Ale jak po 5 miesiącach ma wyjść, że "chodzi Ci tylko o jedno"? Z resztą, jak Ci dziewczyna wyskoczy z takim tekstem, to sprostuj to i tyle. Nie wyobrażam sobie bać się pogadać z dziewczyną, bo jeszcze coś sobie nie tak pomyśli i przez 5 miesięcy walić konia czekając na cud ;d
Weź rozwiń jak to u Was wygląda, co ona mówi i jak się zachowuje, bo póki co nie bardzo mamy jak pomóc. Powodów jej podejścia może być kilka, strzelanie randomowymi radami jest bez sensu.
tez bym osral taka typiare.

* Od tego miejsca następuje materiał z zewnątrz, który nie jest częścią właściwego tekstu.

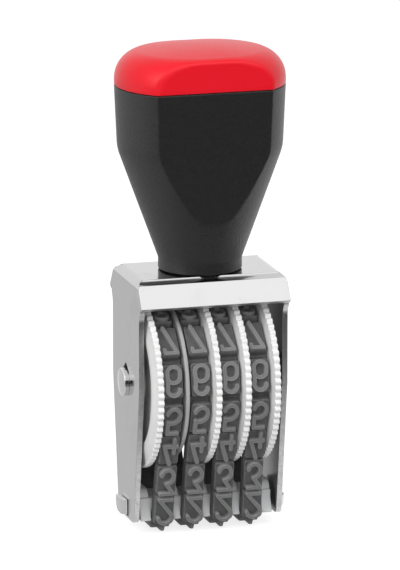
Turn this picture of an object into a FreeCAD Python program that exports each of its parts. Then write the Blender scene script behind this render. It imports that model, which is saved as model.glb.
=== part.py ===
import FreeCAD, Part
import Sketcher
import math
import os

# Hand number stamp: palm grip on a bent sheet frame, four thumb wheels on one axle,
# four endless rubber number bands running over the wheels and round a comb at the foot.
# Frame of the model: X to the right seen from the front, front is -Y, Z up,
# origin under the middle of the printing faces, which lie at Z = 0.

SIZES = {
    # bent sheet frame
    "frame_width": 33.0,
    "sheet_gauge": 1.2,
    "sheet_bend": 2.0,
    "wheel_headroom": 5.3,
    "wheel_footroom": 6.45,
    "top_depth": 18.6,
    "hood_depth": 26.0,
    "hood_drop": 5.4,
    "hood_turn": 1.05,
    "hood_bend": 2.0,
    "hood_slit": 0.15,
    "side_depth": 21.2,
    "shoulder_drop": 3.8,
    "shoulder_arc_share": 0.9,
    "foot_depth": 12.8,
    "foot_height": 2.8,
    "foot_corner": 1.5,
    # axle
    "axle_diameter": 4.5,
    "axle_play": 0.1,
    "head_diameter": 6.1,
    "head_height": 1.4,
    "head_rim": 1.0,
    "notch_reach": 4.3,
    "notch_shoulder": 2.6,
    "notch_width": 4.8,
    # thumb wheels
    "wheel_diameter": 37.4,
    "wheel_teeth": 74,
    "tooth_depth": 0.65,
    "rim_width": 1.3,
    "rim_depth": 1.9,
    "flank_width": 0.25,
    "flank_radius": 16.2,
    "thumb_room": 0.95,
    "end_room": 2.55,
    "wheel_gap": 0.2,
    "drum_diameter": 27.2,
    "drum_wall": 1.6,
    "hub_diameter": 10.4,
    "web_width": 1.5,
    "bore_play": 0.08,
    "hub_recess": 0.6,
    "thumb_bevel_radius": 15.5,
    "thumb_face_radius": 14.3,
    "thumb_recess_depth": 1.25,
    "thumb_face_dish": 0.25,
    # pieces between the wheels and the plates
    "disc_diameter": 33.6,
    "disc_width": 0.85,
    "disc_gap": 0.35,
    "washer_diameter": 9.6,
    "washer_width": 0.7,
    "stack_gap": 0.05,
    "spacer_diameter": 9.0,
    # rubber bands
    "band_room": 0.7,
    "band_side_gap": 0.2,
    "band_play": 0.2,
    "belt_thickness": 1.0,
    "run_spans": 4,
    "pad_count": 15,
    "pad_height": 1.2,
    "pad_length": 7.0,
    "pad_draft": 0.15,
    "digit_height": 7.0,
    "digit_margin": 0.35,
    "digit_stroke": 0.8,
    "digit_relief": 0.9,
    "foot_flat": 6.4,
    "foot_turn": 1.0,
    # comb and bridge at the foot
    "comb_splay": 0.1,
    "comb_end_gap": 0.6,
    "comb_play": 0.15,
    "comb_height": 4.4,
    "fin_side_gap": 0.3,
    "fin_reach": 0.3,
    "fin_height": 6.5,
    "fin_top_depth": 6.8,
    "fin_foot_depth": 11.0,
    "fin_round": 1.9,
    "fin_arc_share": 1.1,
    "bridge_gauge": 1.0,
    "bridge_height": 3.45,
    "bridge_foot": 3.4,
    "bridge_turn": 0.3,
    "bridge_lift": 0.1,
    "lug_length": 4.5,
    "lug_corner": 2.2,
    "slot_play": 0.15,
    "slot_front_play": 1.3,
    # grip
    "neck_diameter": 18.0,
    "neck_half_flat": 0.15,
    "neck_gap": 0.25,
    "neck_height": 2.35,
    "spigot_diameter": 15.0,
    "seam_rise": 40.3,
    "kink_rise": 26.6,
    "kink_round": 1.4,
    "kink_flat_share": 0.95,
    "grip_side_radius": 15.7,
    "grip_half_flat": 2.7,
    "grip_side_draft": 0.6,
    "facet_depth": 24.4,
    "facet_draft": 0.9,
    "facet_rise": 12.5,
    "grip_wall": 2.4,
    "cavity_rise": 13.2,
    "cavity_floor_radius": 7.4,
    "cap_height": 8.4,
    "cap_round": 6.2,
    "cap_corner": 2.5,
    "cap_skirt": 4.0,
    "cap_play": 0.15,
    # screw that holds the grip
    "screw_diameter": 4.0,
    "screw_length": 11.0,
    "screw_head_diameter": 7.6,
    "screw_head_height": 1.7,
    "screw_slot_width": 1.0,
    "screw_slot_depth": 0.7,
    "lock_washer_diameter": 8.0,
    "lock_washer_width": 0.7,
    "screw_hole_play": 0.3,
    "insert_diameter": 7.0,
    "insert_length": 8.0,
    "insert_depth": 2.0,
}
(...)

I know that feel bro kiedy dupeczka mowi ci ze wyladowala z jakims.cwelem w lozku
nudzi mi sie to napisze eh
nie powinienes bul dupic ze poszla z kims innym jak to przeciez hehe otwarty zwiazek
a jak ideal to sprubuj a najwyzej jak cos odjebie to ja pozegnasz-.-
Jak nie spróbujesz to potem będziesz żałował, że właśnie nie spróbowałeś.
mi w sumie też się nudzi, a temat ciekawy i trochę beka z typiary xd
No jeśli odpierdala pijańskie sexy (bo kurwa nie wierzę, że do niczego nie doszło i te jej "przypomniałam sobie o Tobie mając sporo % już za sobą XDD) na imprezie, a potem twierdzi, że to właśnie bez niego żyć nie może i chce związku, to wg mnie też coś tu nie gra ;p zwłaszcza, że dopiero potem chce związku, a wyznała (niepełne XD) info, bo pewnie albo sumienie albo sam by się o tym potem dowiedział xd
@mercury
Ja na Twoim miejscu postarałbym się właśnie wycisnąć info, do czego zaszło, by się przyznała ^^ coś textem typu "powiedz mi wszystko, co się wtedy stało, jeśli to ma mieć sens, to muszę wiedzieć wszystko, a jakoś się ułoży" czy co tam (chuj wie, wiem że to tandetnie brzmi XDDD) i potem pomyślał, jeśli powie prawdę (no chyba, że Ty jej wierzysz, że nie było sexów XDDDD bo upita w 4 dupy to ja rozkminiam, że kontakt wtedy z takową osobą jest nikły i tylko instynkty nią kierują jak chęć pierdolenia się). Nie radzę Ci się tu pchać w coś większego jak paru przedmówców już Ci to powiedziało, bo jeśli tak wielkie uczucie do Ciebie, a tu się pierdoli z innym (chuj, że otwarty związek, chuj że po %), to prędzej czy później i tak i tak się to powtórzy, i po chuj potem masz przechodzić przez takie gówno (a jak dasz radę, to zostaw ją sobie na fwb próbując w to nie angażować żadnych feelsów).